Hacker News new | ask | show | jobs
by vonmoltke 3885 days ago
> So yeah, it doesn't stop private citizens or parties from doing whatever they want. It may stop you from being able to create laws and enforce them at import/export time around actually complying with OSS licenses.

The treaty specifically states a party cannot compel the owner to reveal the source code. Arguably someone violating the GPL or similar license is not the actual owner of the code.

2 comments

I'm not sure why you believe this. I quoted the actual text:

"1. No Party shall require the transfer of, or access to, source code of software owned by a person of another Party, as a condition for the import, distribution, sale or use of such software, or of products containing such software, in its territory."

It does not say no party can compel an owner, it says no party can compel access to the source code owned by person of another party. That is not "no party can compel the owner" it's "no party can compel access to source code that meets certain conditions".

Period. There is no "nobody can compel the owner" part in there that i see.

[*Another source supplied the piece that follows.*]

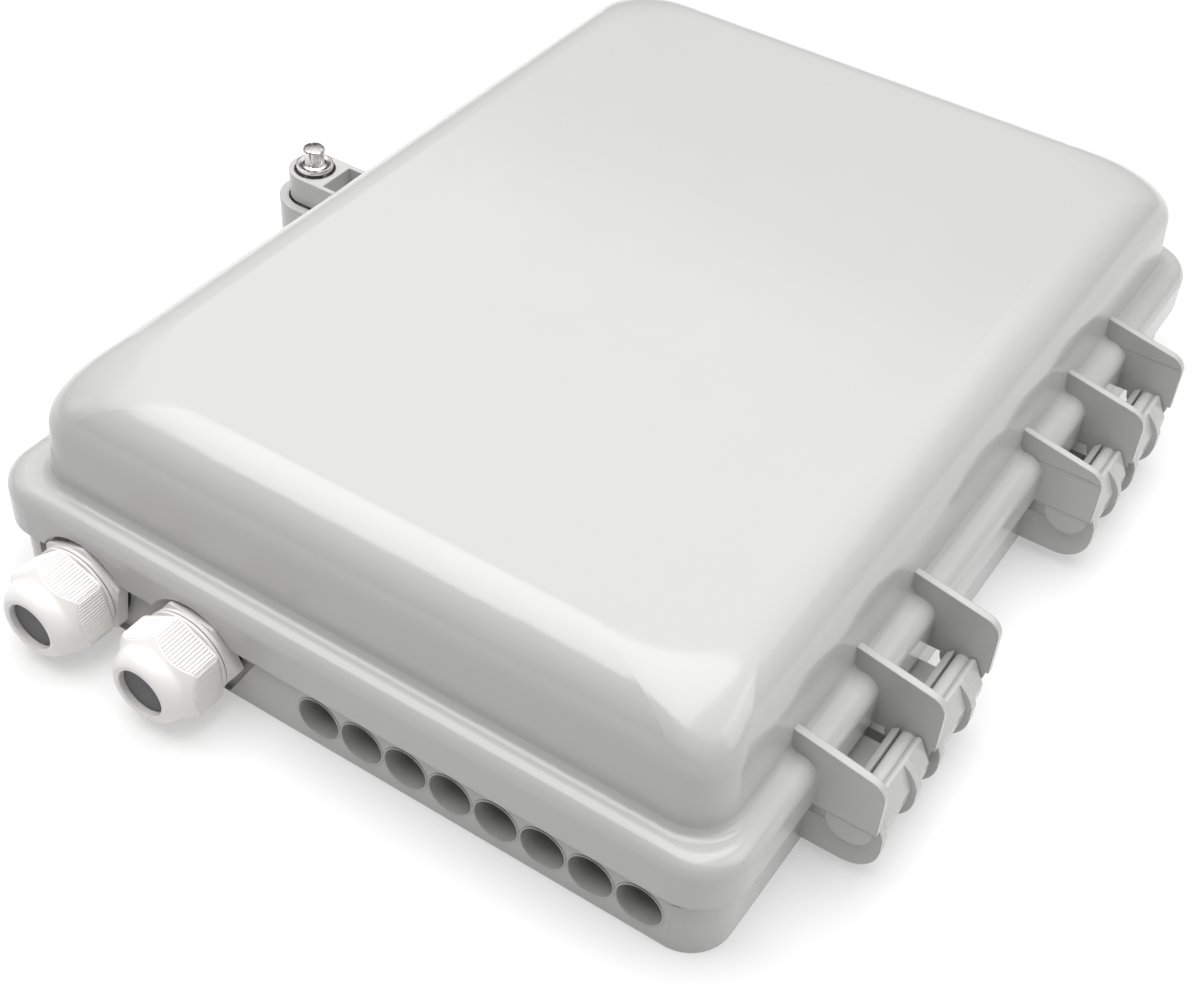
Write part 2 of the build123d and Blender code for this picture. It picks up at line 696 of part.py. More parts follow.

The only reference to ownership is around a pre-req to compulsion. IE if you break it down, it says:

"unless the software that meets the following conditions, you can't compel access to code

Conditions:

A. It's owned by a citizen of the party

or

B. It's not being done as a condition for the import, distribution, sale, or use of such software, or products containing such software, in its territory"

I believe this because the overly-broad interpretation you are taking is ludicrous. It would prevent code owners from asking other countries to take enforcement actions for them, regardless of what license the code was under, if they suspect someone in another party nation misappropriated their code.

It would essentially mean software authors could not enforce their copyright against infringers in other party nations if proving infringement required access to the author's or infringer's source code.

"I believe this because the overly-broad interpretation you are taking is ludicrous."

Of which part.

I think the part about whether you can compel an owner is cut and dry. It says nothing about compelling owners. Period.

The part about countries being able to make laws about import/export, also very cut and dry. This is very clearly covered.

The part about countries not being able to have courts order source access, yes, is a broad interpretation, but honestly, not inconsistent with how this kind of wording tends to be read by courts.

Even if you cut the last part out, the other two are still very very worrying.

> I think the part about whether you can compel an owner is cut and dry. It says nothing about compelling owners. Period.

I was going to argue that, but after thinking about it realized I was making the incorrect assumption that the owner of the source code was the only one who could provide said code. Hence my incorrect interpretation.

> The part about countries being able to make laws about import/export, also very cut and dry. This is very clearly covered.

Not challenging that.

> The part about countries not being able to have courts order source access, yes, is a broad interpretation, but honestly, not inconsistent with how this kind of wording tends to be read by courts.

If that is the case, I don't see how any state with a decent technology sector would agree to it, because it would allow party states to basically set themselves up as piracy safe havens.

> Even if you cut the last part out, the other two are still very very worrying.

I don't think the first is worrying at all without the third. To try to extend the meaning of the first to include legal actions taken in copyright infringement cases would be tantamount to scuppering the very protections other parts of the same treaty are trying to enhance.

It doesn't seem to prevent other reasons for compelling source access. Simply not *as a condition ... sale in the territory".

So you can't (seemingly) require FOSS to access the market at all, but you could compel someone to reveal source for any number of other reasons.

Yes, it means that some states can allow rampant piracy, and other states who are aggrieved can not block the import from the offending stats. Which is precisely what some of those states want.
Party means party to the treaty. As in, a country. It has no bearing on private sector agreements, such as the GPL.
The are the owner of the code that they wrote that depends on the GPL code... so they might not own all of the code, but they presumably own some of the code. And that's usually the most interesting bits that one might need (when modifying a device, for example).

I still don't see how the State would be involved here though...

States make laws about import and export, and ignoring that, are the enforcement mechanism. The legal authority under which things happen is going to be "The party".

IE If i get a federal judge to order source code access, do you think I did it, or instead that a party (IE US) just compelled access?

(Hint: The law mostly says the latter ;p. That's why i can get law enforcement to enforce it. Because it's an order of the government, not an order of me)

Now, whether it meets the other conditions for the "no compulsion" part, that depends on the circumstances.